Is this starting to sound like a coup plotter’s speech or is it just me?
The CBN is now saying it has had enough of your bad behaviour. It no longer wants to be the guy you have put in your friendzone who is funding your other boyfriend…the guy you truly love. You are taking CBN for a fool and it will no longer stand for it.
It has now cancelled the rDAS window. Slammed shut. Banks can no longer come to the CBN every week saying ‘my client asked me to buy $100,000 dollars for them to buy tractors from China for their farm’. CBN is no longer that guy – go and meet the guy you obviously truly love.
Now, if you need dollars, go to the Interbank. Well, as an end-user you really can’t go to Interbank per se. This is simply the market where the bank that has dollars sells to the bank that needs dollars. Because the banks know whats up, it is hard to see how “economic agents” will come and play the same games they have been playing here. We can conclude that the demand at the Interbank will be pretty close to reality.
What does this then mean? Well, we can imagine that even if the bulk of the demand under rDAS was “spurious” as CBN claimed, surely it could not have been all of it? The people who were genuinely demanding dollars through their banks will suffer. They are now as good buying from the black market. If you were going to import machines worth say $10m, the difference you will have to pay now will probably be up to N10/dollar. That’s an extra N100m you have to find.
But the move will strike a blow against speculation – this is like abruptly ending a party and telling everybody to go home.
Most Nigerians have been buying dollars at Interbank rates anyway so on the surface it should not affect them. But it will. Because the Interbank rate is likely to increase given that banks don’t have as much dollars as the CBN has and are likely to sell for as high as they can to each other. This higher rate will probably feed into the economy. But again, the effect might be counteracted by eliminating all those “economic agents” which means demand will not be as high as before, in which case the Naira might not lose value as expected.
We will soon find out either way. If the Naira gains value as a result of this rDAS closure, then we will be able to conclude that the whole thing was to the benefit of “economic agents” in the past and the CBN was right in closing it. If the Naira loses some value against the dollar, then we might also say that genuine people who need dollars are suffering as they have to pay more for what they need.
So what if dollars are so scarce in the market that banks now start selling it for N300/$1 to each other?
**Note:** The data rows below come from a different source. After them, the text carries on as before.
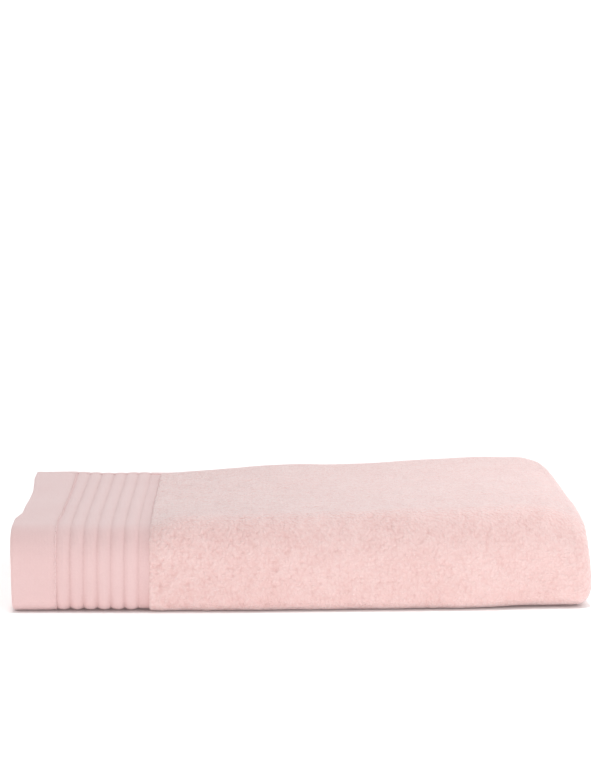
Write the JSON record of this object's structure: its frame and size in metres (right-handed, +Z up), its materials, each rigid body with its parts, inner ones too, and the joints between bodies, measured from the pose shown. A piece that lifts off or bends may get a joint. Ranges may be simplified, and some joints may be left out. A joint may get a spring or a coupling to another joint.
{
  "type": "folded bath towel",
  "caption": "Folded terry bath towel with ribbed woven borders, turned hems and a top flap that unrolls over its front bend.",
  "frame": {"origin": "centre of the folded pack's footprint, on the surface it rests on", "axes": "+X along the folded length towards the end with the crosswise bends, -Y towards the front bend, +Z up"},
  "size_m": [0.35, 0.25, 0.0582],
  "materials": {
    "terry_pile": "looped cotton pile",
    "woven_border": "flat woven, ribbed",
    "woven_hem": "flat woven, turned",
    "thread": "matt sewing thread",
    "label_tape": "smooth woven tape",
    "loop_tape": "twill tape"
  },
  "bodies": {
    "base": {"terry_base": "terry_pile", "outer_border_base": "woven_border", "outer_end_seam_base": "thread", "outer_end_hem_base": "woven_hem", "inner_border_base": "woven_border", "inner_end_seam_base": "thread", "inner_end_hem_base": "woven_hem", "inner_side_hem": "woven_hem", "inner_side_seam": "thread"},
    "front_fold": {"terry_front_fold": "terry_pile", "outer_border_front_fold": "woven_border", "outer_end_seam_front_fold": "thread", "outer_end_hem_front_fold": "woven_hem", "inner_border_front_fold": "woven_border", "inner_end_seam_front_fold": "thread", "inner_end_hem_front_fold": "woven_hem"},
    "flap": {"terry_flap": "terry_pile", "outer_border_flap": "woven_border", "outer_end_seam_flap": "thread", "outer_end_hem_flap": "woven_hem", "inner_border_flap": "woven_border", "inner_end_seam_flap": "thread", "inner_end_hem_flap": "woven_hem", "rear_side_hem": "woven_hem", "rear_side_seam": "thread", "care_label": "label_tape", "hanging_loop": "loop_tape"}
  },
  "joints": [
    {"name": "front_unroll", "type": "hinge", "parent": "base", "child": "front_fold", "pos_m": [0, -0.11123, 0.01377], "axis": [1, 0, 0], "range_deg": [0, 90], "deforming": ["terry_front_fold", "outer_border_front_fold", "outer_end_seam_front_fold", "outer_end_hem_front_fold", "inner_border_front_fold", "inner_end_seam_front_fold", "inner_end_hem_front_fold"]},
    {"name": "flap_unroll", "type": "hinge", "parent": "front_fold", "child": "flap", "pos_m": [0, -0.11123, 0.04448], "axis": [1, 0, 0], "range_deg": [0, 90]}
  ],
  "couplings": [
    {"joint": "front_unroll", "follows": "flap_unroll", "ratio": 1}
  ]
}
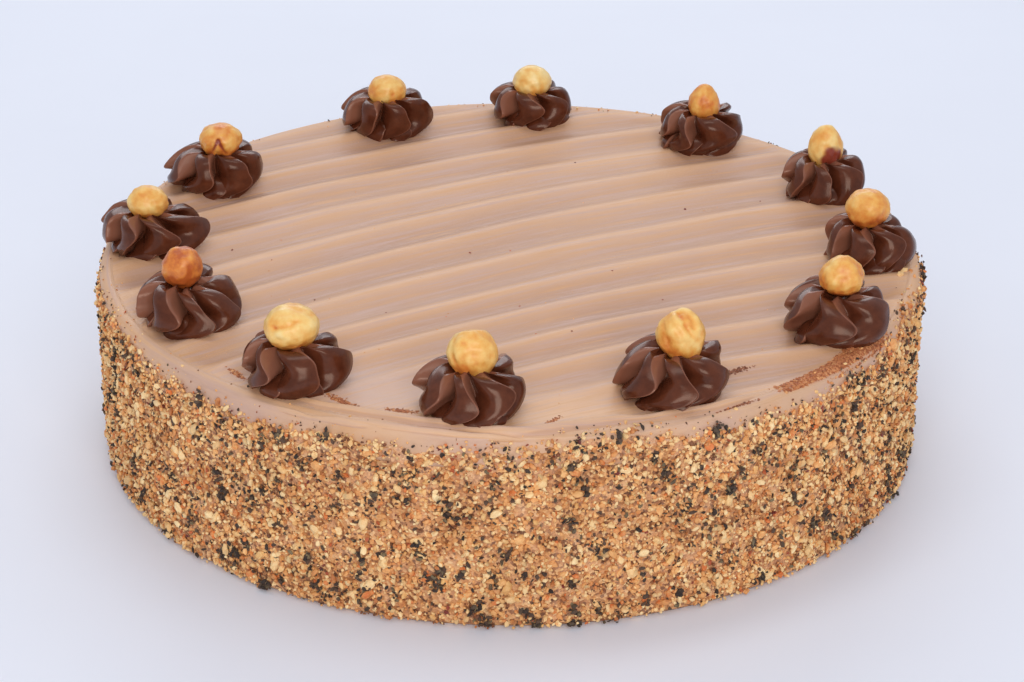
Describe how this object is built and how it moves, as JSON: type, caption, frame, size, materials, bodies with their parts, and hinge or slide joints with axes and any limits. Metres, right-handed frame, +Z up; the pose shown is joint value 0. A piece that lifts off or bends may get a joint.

For the avoidance of doubt, all authorized dealers and the general public should note that the CBN will continue to intervene in the interbank foreign exchange market to meet genuine/legitimate demands
CBN says calm down. It will still enter into the Interbank market and put dollars up for sale if and when things start to get out of hand i.e. if dollars start to become scarce. If Bank A wants to buy $1m from bank B and bank B says it wants N250/$1, the CBN can get in touch with bank A and offer to sell to it for N225/$1 or something. That will stop bank B from being able to sell for N250 and thus devaluing the Naira further.
What’s the moral of this story? There is none. Let us wait and see.